10. Will God suffer such disobedience and apostasy to go unpunished? By no means; but He is terribly displeased with our inborn as well as our actual sins, and will punish them in just judgment in time and eternity, as he has declared: Cursed is everyone that continueth not in all things which are written in the book of the law, to do them (Deut. 27:26).

11. Is then God not merciful? God is indeed merciful, but He is likewise just; wherefore His justice requires that sin, which is committed against the most high majesty of God, be also punished with extreme, that is, with everlasting punishment both of body and soul.

and

12.  Since then, by the righteous judgment of God, we deserve temporal and eternal punishment, what is required that we may escape this punishment and be again received into favor? God wills that His justice be satisfied, therefore we must make full satisfaction to the same, either by ourselves or by another.

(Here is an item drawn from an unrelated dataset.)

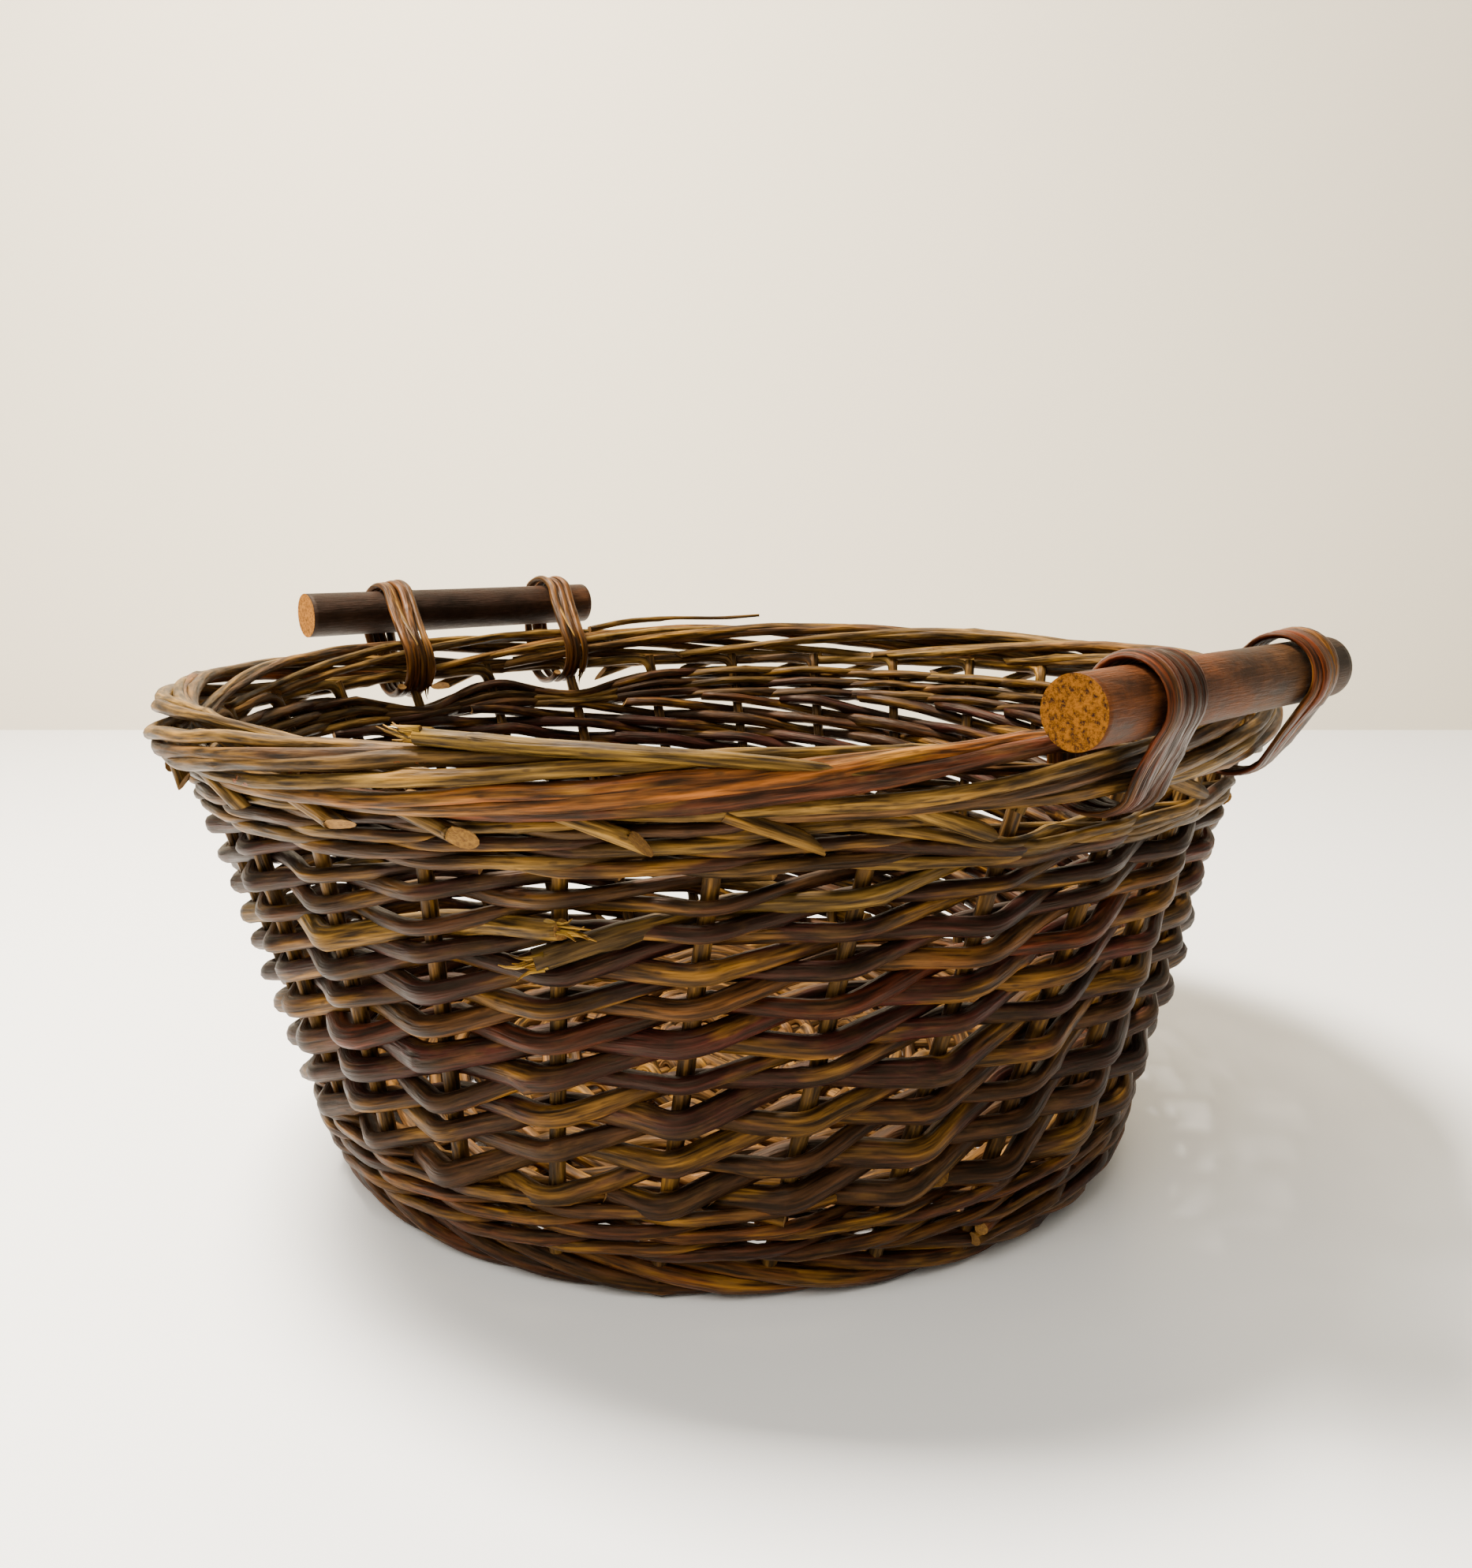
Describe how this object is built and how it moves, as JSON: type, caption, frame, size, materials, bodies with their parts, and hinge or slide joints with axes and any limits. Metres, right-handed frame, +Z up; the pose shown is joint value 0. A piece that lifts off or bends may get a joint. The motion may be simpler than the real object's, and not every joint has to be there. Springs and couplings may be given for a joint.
{
  "type": "round willow basket",
  "caption": "Round oval stake-and-strand willow basket with sloping sides, a rolled border and two stick handles lashed along opposite sides of the rim.",
  "frame": {"origin": "on the table under the middle of the basket", "axes": "+Z up, handles at +X and -X, with their sticks along Y"},
  "size_m": [0.545, 0.537, 0.2567],
  "materials": {
    "border_willow": "natural bark, dull",
    "foot_willow": "natural bark, dull",
    "stake_willow": "natural bark, dull",
    "base_willow": "natural bark, dull",
    "siding_willow": "natural bark, dull",
    "right_stick_bark": "natural bark, dull",
    "left_stick_bark": "natural bark, dull",
    "lashing_skein": "natural bark, dull"
  },
  "bodies": {
    "basket": {"rolled_border": "border_willow", "foot_border": "foot_willow", "stakes": "stake_willow", "base_cross_sticks": "base_willow", "base_long_sticks": "base_willow", "base_weave_under": "base_willow", "base_weave_over": "base_willow", "upsett_wale_01": "foot_willow", "upsett_wale_02": "foot_willow", "upsett_wale_03": "foot_willow", "top_wale_01": "border_willow", "top_wale_02": "border_willow", "randing_rod_01": "siding_willow", "randing_rod_02": "siding_willow", "randing_rod_03": "siding_willow", "randing_rod_04": "siding_willow", "randing_rod_05": "siding_willow", "randing_rod_06": "siding_willow", "randing_rod_07": "siding_willow", "randing_rod_08": "siding_willow", "randing_rod_09": "siding_willow", "randing_rod_10": "siding_willow", "randing_rod_11": "siding_willow", "randing_rod_12": "siding_willow", "randing_rod_13": "siding_willow", "randing_rod_14": "siding_willow", "randing_rod_15": "siding_willow", "randing_rod_16": "siding_willow", "randing_rod_17": "siding_willow", "randing_rod_18": "siding_willow", "randing_rod_19": "siding_willow", "randing_rod_20": "siding_willow", "randing_rod_21": "siding_willow", "randing_rod_22": "siding_willow", "randing_rod_23": "siding_willow", "randing_rod_24": "siding_willow", "randing_rod_25": "siding_willow", "randing_rod_26": "siding_willow", "randing_rod_27": "siding_willow", "randing_rod_28": "siding_willow"},
    "right_handle": {"right_lashing_front": "lashing_skein", "right_lashing_back": "lashing_skein"},
    "right_stick": {"right_handle_stick": "right_stick_bark"},
    "left_handle": {"left_lashing_front": "lashing_skein", "left_lashing_back": "lashing_skein"},
    "left_stick": {"left_handle_stick": "left_stick_bark"}
  },
  "joints": [
    {"name": "right_handle_rock", "type": "hinge", "parent": "basket", "child": "right_handle", "pos_m": [0.22921, 0.02368, 0.2137], "axis": [0.0883, -0.9961, 0], "range_deg": [-15, 30]},
    {"name": "right_stick_turn", "type": "hinge", "parent": "right_handle", "child": "right_stick", "pos_m": [0.2525, 0.014, 0.2382], "axis": [-0.0698, 0.9976, 0], "continuous": true},
    {"name": "left_handle_rock", "type": "hinge", "parent": "basket", "child": "left_handle", "pos_m": [-0.23023, 0.00303, 0.2137], "axis": [0.0113, 0.9999, 0], "range_deg": [-15, 30]},
    {"name": "left_stick_turn", "type": "hinge", "parent": "left_handle", "child": "left_stick", "pos_m": [-0.2537, -0.006, 0.2407], "axis": [0.0506, 0.9987, 0], "continuous": true}
  ]
}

13.  Can we ourselves make this satisfaction? By no means: on the contrary, we daily increase our guilt.

14.  Can any mere creature make satisfaction for us? None: for first, God will not punish, in any other creature, that of which man has made himself guilty; and further, no mere creature can sustain the burden of God’s eternal wrath against sin, and redeem others therefrom.

15.  What manner of mediator and redeemer then must we seek? One who is a true and sinless man, and yet more powerful than all creatures, that is, one who is at the same time true God.